**Record excerpts:**

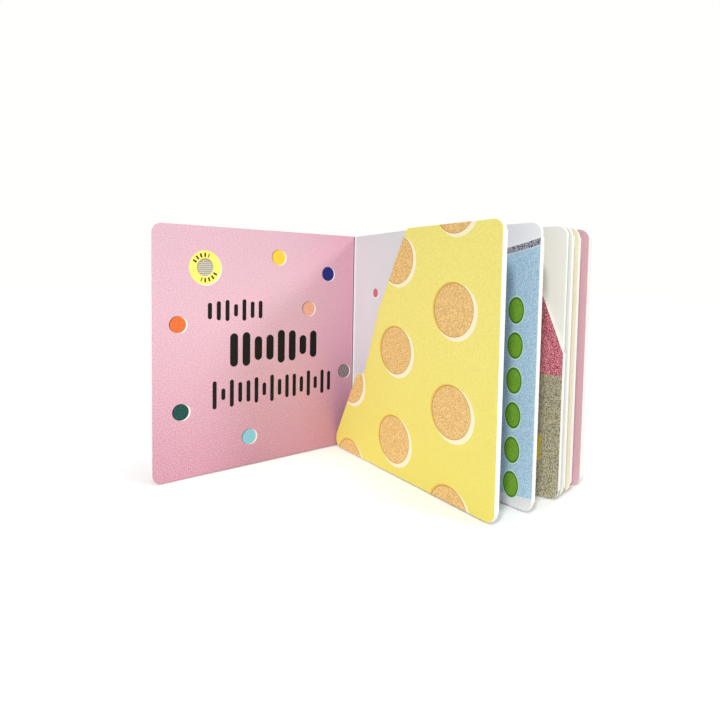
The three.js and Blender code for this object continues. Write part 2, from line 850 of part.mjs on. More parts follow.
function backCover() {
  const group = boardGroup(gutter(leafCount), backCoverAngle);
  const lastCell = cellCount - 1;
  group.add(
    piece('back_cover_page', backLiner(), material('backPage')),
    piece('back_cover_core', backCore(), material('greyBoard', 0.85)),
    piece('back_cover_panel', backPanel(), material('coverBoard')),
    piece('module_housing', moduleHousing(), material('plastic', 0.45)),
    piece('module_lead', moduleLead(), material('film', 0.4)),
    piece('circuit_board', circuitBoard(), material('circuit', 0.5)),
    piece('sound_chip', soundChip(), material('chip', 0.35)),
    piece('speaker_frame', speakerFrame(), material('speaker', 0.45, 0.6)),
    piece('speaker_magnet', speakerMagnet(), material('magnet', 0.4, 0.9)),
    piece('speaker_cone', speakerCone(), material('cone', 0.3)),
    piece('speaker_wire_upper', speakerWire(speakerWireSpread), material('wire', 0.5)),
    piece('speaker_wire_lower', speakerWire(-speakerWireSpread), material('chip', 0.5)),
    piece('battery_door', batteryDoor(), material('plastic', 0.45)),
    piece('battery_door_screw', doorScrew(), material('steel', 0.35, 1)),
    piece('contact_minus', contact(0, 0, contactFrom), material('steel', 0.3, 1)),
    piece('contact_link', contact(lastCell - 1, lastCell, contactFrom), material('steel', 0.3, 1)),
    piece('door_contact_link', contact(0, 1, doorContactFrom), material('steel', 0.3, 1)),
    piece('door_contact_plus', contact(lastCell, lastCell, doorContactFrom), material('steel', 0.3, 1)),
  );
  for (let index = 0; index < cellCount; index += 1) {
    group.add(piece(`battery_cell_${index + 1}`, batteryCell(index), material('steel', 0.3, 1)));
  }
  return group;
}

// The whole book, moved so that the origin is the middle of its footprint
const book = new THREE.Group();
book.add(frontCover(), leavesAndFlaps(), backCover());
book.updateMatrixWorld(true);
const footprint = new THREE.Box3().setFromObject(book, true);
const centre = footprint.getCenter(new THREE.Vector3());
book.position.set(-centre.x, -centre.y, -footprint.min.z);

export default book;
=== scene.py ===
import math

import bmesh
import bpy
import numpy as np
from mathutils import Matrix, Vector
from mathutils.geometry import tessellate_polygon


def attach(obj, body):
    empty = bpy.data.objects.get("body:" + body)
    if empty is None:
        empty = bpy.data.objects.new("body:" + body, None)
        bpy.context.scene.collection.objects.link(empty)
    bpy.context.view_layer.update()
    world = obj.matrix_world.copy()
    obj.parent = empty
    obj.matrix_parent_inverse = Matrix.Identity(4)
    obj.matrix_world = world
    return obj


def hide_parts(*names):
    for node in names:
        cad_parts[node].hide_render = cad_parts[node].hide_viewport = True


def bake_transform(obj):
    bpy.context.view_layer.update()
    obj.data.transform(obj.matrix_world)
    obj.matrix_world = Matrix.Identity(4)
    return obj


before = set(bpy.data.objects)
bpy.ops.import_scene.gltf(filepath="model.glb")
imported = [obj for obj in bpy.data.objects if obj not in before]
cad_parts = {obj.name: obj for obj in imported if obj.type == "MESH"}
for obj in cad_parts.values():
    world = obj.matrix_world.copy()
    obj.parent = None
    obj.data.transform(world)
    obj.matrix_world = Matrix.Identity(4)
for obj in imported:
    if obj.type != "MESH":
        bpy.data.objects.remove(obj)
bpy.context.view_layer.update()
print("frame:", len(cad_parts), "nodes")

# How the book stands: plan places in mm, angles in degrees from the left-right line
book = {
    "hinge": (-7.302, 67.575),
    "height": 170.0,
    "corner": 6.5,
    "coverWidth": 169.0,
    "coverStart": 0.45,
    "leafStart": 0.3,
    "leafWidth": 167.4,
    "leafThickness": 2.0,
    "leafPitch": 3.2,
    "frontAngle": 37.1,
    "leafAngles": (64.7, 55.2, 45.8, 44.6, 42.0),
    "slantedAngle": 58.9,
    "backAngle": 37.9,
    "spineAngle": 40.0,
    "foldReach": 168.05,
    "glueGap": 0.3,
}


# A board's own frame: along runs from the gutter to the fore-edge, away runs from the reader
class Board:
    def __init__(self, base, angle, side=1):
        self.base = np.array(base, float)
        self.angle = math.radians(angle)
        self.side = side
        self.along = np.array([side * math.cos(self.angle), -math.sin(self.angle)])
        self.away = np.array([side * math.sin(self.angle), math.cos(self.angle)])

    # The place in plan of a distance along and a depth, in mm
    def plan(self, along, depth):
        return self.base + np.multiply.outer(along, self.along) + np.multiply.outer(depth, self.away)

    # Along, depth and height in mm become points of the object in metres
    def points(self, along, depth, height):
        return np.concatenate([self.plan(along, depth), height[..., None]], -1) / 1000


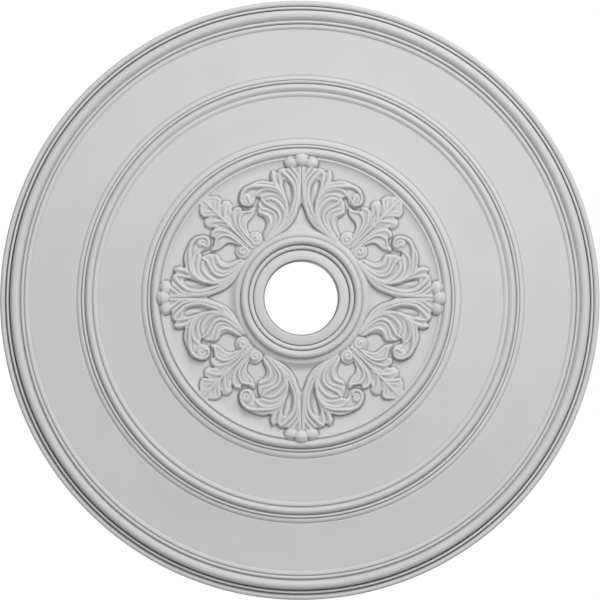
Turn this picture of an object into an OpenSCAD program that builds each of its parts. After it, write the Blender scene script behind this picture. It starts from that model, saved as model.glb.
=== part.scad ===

**Problem statement:**
Transcribe exactly, and only, the lines beginning at the line containing "of its footprint" and ending at the line containing "if empty is", both inclusive.

**Problem solution:**
// The whole book, moved so that the origin is the middle of its footprint
const book = new THREE.Group();
book.add(frontCover(), leavesAndFlaps(), backCover());
book.updateMatrixWorld(true);
const footprint = new THREE.Box3().setFromObject(book, true);
const centre = footprint.getCenter(new THREE.Vector3());
book.position.set(-centre.x, -centre.y, -footprint.min.z);

export default book;
=== scene.py ===
import math

import bmesh
import bpy
import numpy as np
from mathutils import Matrix, Vector
from mathutils.geometry import tessellate_polygon


def attach(obj, body):
    empty = bpy.data.objects.get("body:" + body)
    if empty is None:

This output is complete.